GOAL OF THE EXERCISE
Starting at the line containing "---- The rack", copy each line exactly, ending with the line containing "zip(*points))), Vector(map(max, zip(*points)))". Leave out everything else.

* Begin INPUT FOR THIS TASK *

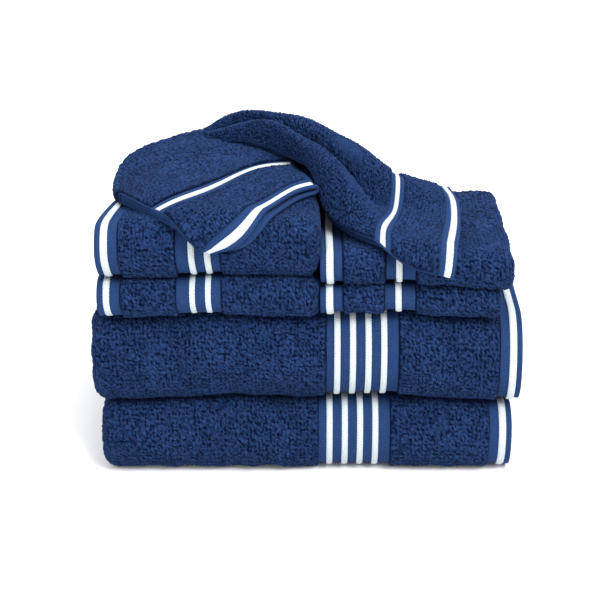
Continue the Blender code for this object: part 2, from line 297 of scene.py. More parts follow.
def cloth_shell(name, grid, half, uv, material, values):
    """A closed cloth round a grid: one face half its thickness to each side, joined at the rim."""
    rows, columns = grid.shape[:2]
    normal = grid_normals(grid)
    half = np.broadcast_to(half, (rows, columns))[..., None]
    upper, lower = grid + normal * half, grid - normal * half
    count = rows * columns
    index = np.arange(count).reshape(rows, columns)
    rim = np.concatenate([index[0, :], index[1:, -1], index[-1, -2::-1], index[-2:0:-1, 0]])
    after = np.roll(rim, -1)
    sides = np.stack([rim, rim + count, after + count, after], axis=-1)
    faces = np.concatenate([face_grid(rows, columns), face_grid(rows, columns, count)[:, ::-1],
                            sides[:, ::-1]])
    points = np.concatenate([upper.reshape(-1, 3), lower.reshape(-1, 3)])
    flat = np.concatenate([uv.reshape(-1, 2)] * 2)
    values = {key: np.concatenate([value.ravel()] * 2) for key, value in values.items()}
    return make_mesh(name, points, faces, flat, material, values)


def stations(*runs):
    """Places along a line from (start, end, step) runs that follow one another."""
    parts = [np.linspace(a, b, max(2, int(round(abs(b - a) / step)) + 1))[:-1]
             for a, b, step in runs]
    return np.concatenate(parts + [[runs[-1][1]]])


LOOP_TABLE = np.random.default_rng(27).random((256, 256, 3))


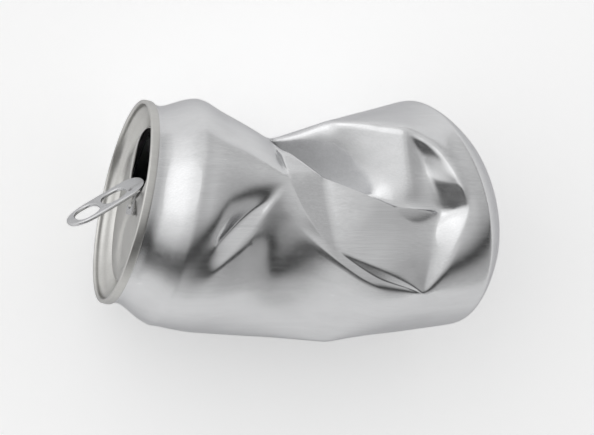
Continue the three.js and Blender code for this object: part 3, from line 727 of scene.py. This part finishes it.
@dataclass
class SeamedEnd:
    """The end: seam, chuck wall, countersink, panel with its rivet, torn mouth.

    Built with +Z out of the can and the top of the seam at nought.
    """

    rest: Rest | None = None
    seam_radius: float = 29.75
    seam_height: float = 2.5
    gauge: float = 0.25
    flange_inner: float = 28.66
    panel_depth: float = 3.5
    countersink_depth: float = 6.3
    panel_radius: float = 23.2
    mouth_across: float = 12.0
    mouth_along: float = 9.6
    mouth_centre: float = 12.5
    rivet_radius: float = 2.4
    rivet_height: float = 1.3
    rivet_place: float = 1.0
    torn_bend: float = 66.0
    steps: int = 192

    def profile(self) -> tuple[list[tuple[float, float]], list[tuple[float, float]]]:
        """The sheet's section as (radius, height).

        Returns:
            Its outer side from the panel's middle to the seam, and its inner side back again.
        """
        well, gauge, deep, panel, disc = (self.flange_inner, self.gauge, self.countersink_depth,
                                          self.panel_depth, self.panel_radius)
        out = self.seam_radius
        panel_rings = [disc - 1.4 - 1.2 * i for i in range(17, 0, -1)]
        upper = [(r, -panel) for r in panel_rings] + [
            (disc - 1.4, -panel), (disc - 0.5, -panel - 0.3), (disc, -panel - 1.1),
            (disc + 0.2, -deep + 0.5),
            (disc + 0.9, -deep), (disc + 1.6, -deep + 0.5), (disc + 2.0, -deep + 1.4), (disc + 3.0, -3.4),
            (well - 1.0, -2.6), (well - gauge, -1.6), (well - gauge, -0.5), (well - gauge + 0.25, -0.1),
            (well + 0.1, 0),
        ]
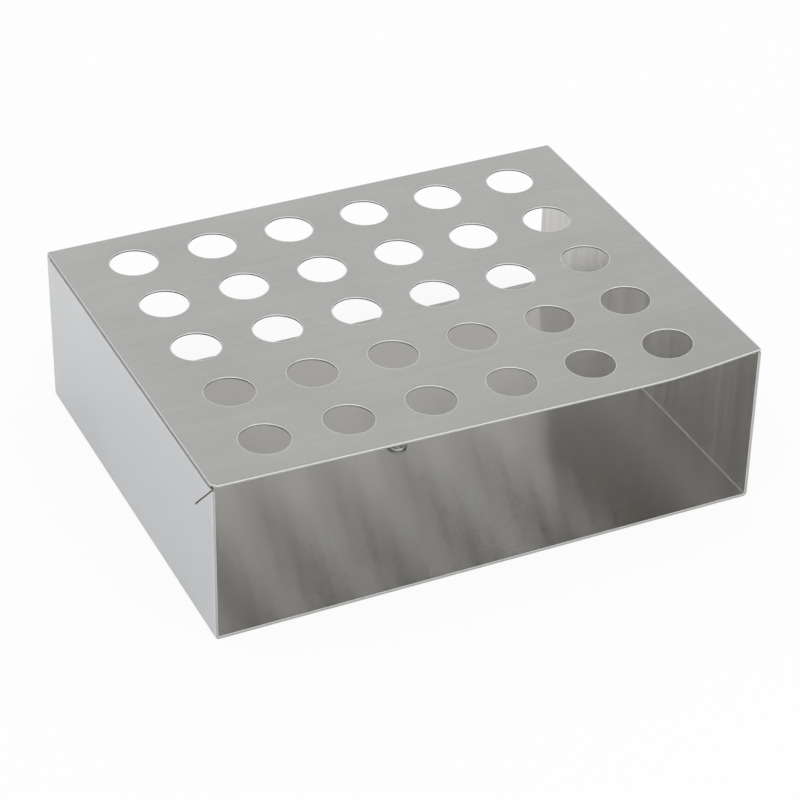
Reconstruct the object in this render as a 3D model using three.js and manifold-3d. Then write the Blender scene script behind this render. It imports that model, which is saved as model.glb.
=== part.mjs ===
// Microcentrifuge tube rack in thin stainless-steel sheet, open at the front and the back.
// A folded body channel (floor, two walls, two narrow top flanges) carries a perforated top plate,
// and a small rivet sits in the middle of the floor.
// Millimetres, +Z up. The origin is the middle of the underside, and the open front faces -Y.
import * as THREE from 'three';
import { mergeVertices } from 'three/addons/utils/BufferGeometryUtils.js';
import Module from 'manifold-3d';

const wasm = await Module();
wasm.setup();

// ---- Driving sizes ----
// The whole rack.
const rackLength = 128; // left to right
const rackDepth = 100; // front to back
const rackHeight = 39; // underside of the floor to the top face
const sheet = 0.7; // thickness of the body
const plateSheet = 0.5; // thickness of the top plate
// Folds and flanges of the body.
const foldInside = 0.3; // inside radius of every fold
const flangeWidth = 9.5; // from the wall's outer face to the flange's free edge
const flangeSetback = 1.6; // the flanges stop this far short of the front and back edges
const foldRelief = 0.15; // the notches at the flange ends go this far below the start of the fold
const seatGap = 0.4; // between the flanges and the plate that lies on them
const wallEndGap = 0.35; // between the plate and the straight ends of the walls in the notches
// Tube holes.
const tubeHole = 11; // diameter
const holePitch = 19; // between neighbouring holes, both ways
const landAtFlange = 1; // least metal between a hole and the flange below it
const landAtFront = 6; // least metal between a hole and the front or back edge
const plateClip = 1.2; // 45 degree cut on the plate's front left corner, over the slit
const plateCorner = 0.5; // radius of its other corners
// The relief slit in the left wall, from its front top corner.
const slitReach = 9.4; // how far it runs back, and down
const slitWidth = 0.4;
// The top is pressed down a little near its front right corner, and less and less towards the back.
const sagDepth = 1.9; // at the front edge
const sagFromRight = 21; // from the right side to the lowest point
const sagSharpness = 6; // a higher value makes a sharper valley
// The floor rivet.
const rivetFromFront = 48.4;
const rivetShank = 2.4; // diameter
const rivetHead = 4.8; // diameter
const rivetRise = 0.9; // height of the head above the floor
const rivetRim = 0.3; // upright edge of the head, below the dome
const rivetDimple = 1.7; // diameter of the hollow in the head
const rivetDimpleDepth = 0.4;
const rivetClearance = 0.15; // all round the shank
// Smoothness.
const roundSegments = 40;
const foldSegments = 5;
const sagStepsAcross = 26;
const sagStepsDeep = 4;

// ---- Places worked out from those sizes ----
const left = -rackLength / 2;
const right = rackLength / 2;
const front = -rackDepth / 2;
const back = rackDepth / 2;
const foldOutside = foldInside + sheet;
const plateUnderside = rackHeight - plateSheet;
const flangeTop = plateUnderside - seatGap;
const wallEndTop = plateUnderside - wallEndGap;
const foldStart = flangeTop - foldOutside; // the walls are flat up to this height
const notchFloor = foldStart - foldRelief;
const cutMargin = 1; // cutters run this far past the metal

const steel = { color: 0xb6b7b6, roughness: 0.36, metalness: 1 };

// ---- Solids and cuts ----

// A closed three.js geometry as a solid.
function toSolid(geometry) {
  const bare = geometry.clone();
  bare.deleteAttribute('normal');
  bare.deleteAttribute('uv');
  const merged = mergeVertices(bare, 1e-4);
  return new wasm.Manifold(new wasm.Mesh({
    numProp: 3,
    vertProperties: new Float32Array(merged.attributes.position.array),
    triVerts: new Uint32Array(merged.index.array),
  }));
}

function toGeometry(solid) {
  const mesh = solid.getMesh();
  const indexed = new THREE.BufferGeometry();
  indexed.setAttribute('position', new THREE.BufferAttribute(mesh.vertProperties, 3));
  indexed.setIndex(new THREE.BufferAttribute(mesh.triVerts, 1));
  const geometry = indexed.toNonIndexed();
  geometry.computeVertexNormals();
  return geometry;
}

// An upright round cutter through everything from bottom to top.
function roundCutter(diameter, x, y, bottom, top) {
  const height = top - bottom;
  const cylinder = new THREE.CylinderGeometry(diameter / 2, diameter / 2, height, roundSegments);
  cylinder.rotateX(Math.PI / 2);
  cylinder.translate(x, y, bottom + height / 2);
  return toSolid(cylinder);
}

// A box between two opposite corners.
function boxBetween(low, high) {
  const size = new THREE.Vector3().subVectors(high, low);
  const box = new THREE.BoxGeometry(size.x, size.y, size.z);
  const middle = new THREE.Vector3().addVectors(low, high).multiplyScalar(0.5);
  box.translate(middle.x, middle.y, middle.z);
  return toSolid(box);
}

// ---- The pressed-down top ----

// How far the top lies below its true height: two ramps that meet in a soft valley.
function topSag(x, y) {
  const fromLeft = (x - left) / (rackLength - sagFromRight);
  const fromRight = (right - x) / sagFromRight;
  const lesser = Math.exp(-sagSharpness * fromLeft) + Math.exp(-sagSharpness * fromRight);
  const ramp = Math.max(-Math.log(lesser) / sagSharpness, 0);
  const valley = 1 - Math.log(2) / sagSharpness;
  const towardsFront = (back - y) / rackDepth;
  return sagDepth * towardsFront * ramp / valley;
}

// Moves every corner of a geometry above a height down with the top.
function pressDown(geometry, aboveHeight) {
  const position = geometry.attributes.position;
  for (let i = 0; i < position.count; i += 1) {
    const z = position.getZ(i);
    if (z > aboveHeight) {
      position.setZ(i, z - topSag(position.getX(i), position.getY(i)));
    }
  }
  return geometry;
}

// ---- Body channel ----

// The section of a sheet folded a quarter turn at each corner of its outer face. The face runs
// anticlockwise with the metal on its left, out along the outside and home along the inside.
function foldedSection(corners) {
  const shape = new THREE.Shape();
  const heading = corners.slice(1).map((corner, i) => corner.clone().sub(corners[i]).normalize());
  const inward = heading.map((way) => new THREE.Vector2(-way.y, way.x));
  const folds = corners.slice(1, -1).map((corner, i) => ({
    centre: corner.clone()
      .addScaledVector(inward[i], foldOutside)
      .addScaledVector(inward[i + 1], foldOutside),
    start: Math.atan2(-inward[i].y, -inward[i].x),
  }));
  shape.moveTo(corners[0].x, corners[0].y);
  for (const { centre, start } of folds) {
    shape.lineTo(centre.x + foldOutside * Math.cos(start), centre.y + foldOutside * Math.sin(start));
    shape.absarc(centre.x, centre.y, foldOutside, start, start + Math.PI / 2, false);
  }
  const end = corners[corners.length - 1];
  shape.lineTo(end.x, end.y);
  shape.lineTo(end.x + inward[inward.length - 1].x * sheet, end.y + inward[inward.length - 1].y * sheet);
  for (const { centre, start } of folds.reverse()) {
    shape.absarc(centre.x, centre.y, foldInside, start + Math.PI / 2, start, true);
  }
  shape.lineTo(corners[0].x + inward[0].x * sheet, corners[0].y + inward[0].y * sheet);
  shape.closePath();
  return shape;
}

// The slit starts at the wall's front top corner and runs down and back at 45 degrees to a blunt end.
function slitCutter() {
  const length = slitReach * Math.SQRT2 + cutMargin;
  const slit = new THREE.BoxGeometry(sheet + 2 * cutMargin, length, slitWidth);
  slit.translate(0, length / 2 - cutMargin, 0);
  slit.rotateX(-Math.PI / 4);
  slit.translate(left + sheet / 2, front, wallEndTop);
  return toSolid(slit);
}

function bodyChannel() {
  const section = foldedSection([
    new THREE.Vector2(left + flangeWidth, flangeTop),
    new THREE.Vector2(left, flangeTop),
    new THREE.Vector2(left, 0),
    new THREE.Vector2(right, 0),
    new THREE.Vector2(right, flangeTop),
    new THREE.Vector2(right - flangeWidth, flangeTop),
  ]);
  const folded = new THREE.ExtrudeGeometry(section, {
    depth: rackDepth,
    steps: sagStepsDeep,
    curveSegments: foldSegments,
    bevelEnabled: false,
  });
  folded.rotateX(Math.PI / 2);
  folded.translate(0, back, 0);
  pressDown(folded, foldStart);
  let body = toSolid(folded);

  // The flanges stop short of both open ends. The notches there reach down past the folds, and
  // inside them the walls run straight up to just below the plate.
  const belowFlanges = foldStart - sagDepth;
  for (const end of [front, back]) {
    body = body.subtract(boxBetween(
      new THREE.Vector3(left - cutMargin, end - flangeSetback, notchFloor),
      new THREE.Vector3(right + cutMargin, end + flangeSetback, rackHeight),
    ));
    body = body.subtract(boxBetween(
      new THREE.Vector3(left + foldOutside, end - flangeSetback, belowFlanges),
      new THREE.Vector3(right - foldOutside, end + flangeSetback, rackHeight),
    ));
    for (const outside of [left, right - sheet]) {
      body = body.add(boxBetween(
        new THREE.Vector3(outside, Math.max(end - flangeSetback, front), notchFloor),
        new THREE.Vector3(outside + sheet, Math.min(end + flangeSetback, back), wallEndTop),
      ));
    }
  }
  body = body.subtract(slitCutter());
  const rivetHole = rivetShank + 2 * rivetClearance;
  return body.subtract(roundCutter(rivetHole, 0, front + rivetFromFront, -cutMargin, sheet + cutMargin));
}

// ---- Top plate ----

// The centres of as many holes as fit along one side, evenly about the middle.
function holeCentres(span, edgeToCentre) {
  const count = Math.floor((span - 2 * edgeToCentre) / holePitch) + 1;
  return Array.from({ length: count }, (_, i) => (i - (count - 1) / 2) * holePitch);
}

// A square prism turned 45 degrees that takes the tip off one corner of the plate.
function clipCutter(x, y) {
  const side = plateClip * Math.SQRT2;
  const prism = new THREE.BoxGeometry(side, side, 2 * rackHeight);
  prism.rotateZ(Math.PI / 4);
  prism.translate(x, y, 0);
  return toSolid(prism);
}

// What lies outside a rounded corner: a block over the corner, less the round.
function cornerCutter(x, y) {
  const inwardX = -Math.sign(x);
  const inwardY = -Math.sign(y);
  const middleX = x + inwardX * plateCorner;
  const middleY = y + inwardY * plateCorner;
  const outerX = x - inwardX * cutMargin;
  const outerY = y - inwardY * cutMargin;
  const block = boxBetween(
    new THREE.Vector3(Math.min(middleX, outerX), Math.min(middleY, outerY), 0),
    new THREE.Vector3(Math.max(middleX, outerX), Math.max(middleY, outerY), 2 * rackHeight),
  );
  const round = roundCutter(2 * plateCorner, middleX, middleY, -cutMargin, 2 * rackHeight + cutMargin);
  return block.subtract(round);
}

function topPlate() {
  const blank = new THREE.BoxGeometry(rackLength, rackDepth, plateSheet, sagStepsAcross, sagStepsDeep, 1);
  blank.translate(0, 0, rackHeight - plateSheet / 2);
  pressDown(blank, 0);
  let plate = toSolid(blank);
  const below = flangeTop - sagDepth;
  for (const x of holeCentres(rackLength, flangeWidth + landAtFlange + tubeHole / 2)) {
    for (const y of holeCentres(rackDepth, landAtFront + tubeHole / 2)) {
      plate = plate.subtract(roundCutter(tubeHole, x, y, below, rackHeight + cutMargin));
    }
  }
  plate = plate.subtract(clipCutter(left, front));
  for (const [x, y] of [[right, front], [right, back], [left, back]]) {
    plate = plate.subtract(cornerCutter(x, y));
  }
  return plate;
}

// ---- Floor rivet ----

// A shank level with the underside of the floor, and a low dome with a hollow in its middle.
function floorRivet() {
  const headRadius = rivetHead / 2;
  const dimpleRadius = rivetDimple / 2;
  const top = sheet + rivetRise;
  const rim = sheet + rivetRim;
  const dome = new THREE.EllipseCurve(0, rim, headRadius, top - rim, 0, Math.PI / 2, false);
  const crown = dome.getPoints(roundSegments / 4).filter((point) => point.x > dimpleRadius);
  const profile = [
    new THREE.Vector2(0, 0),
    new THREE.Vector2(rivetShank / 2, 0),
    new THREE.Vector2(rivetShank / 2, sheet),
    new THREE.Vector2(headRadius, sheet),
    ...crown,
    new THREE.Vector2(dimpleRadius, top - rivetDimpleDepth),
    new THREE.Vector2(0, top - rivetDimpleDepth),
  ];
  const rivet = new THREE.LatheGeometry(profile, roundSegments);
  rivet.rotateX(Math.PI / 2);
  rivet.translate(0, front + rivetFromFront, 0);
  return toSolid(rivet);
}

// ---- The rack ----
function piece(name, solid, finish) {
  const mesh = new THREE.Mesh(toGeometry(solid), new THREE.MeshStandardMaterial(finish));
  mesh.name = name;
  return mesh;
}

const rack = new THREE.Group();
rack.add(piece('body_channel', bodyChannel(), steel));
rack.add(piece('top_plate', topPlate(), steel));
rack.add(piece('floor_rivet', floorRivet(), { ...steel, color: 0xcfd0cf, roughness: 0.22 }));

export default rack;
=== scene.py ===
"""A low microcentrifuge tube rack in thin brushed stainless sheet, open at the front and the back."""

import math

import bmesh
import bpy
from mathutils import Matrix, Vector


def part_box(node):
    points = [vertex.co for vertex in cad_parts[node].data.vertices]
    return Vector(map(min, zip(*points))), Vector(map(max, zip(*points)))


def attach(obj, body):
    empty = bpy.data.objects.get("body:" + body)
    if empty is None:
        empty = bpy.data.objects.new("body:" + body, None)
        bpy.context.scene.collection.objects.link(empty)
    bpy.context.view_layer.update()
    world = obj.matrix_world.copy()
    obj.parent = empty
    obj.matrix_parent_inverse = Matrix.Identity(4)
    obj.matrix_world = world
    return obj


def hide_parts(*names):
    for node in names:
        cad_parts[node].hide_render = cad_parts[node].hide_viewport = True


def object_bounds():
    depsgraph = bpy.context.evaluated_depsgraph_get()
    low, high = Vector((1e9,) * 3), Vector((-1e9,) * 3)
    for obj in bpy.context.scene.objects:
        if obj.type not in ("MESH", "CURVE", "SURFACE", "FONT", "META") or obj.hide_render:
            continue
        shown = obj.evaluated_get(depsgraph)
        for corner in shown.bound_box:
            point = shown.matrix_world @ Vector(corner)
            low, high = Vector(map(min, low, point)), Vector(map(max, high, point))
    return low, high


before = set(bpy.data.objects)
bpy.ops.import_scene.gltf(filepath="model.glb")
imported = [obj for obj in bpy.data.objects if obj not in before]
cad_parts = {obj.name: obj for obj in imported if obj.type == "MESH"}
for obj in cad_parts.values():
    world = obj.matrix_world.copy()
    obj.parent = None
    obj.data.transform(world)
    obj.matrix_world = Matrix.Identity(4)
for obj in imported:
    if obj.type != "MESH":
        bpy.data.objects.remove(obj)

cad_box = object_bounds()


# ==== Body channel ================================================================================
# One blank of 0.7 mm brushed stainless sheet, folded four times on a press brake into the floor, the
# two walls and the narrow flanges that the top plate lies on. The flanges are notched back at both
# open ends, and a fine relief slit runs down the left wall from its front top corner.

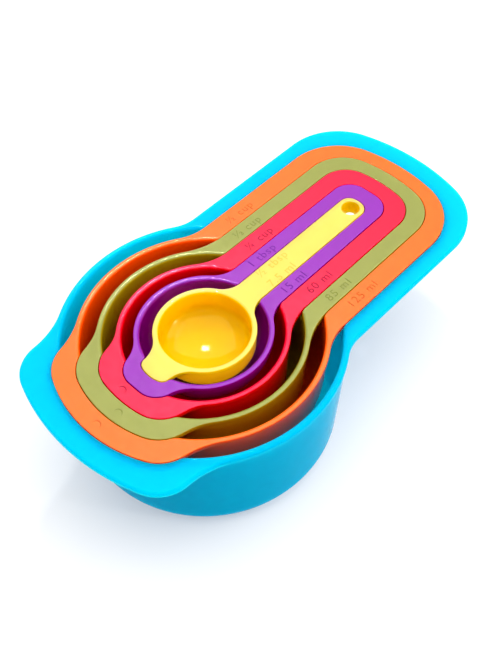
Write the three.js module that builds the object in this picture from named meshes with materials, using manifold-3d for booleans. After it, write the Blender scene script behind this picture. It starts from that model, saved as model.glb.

* End INPUT FOR THIS TASK *

EXERCISE OUTPUT
// ---- The rack ----
function piece(name, solid, finish) {
  const mesh = new THREE.Mesh(toGeometry(solid), new THREE.MeshStandardMaterial(finish));
  mesh.name = name;
  return mesh;
}

const rack = new THREE.Group();
rack.add(piece('body_channel', bodyChannel(), steel));
rack.add(piece('top_plate', topPlate(), steel));
rack.add(piece('floor_rivet', floorRivet(), { ...steel, color: 0xcfd0cf, roughness: 0.22 }));

export default rack;
=== scene.py ===
"""A low microcentrifuge tube rack in thin brushed stainless sheet, open at the front and the back."""

import math

import bmesh
import bpy
from mathutils import Matrix, Vector


def part_box(node):
    points = [vertex.co for vertex in cad_parts[node].data.vertices]
    return Vector(map(min, zip(*points))), Vector(map(max, zip(*points)))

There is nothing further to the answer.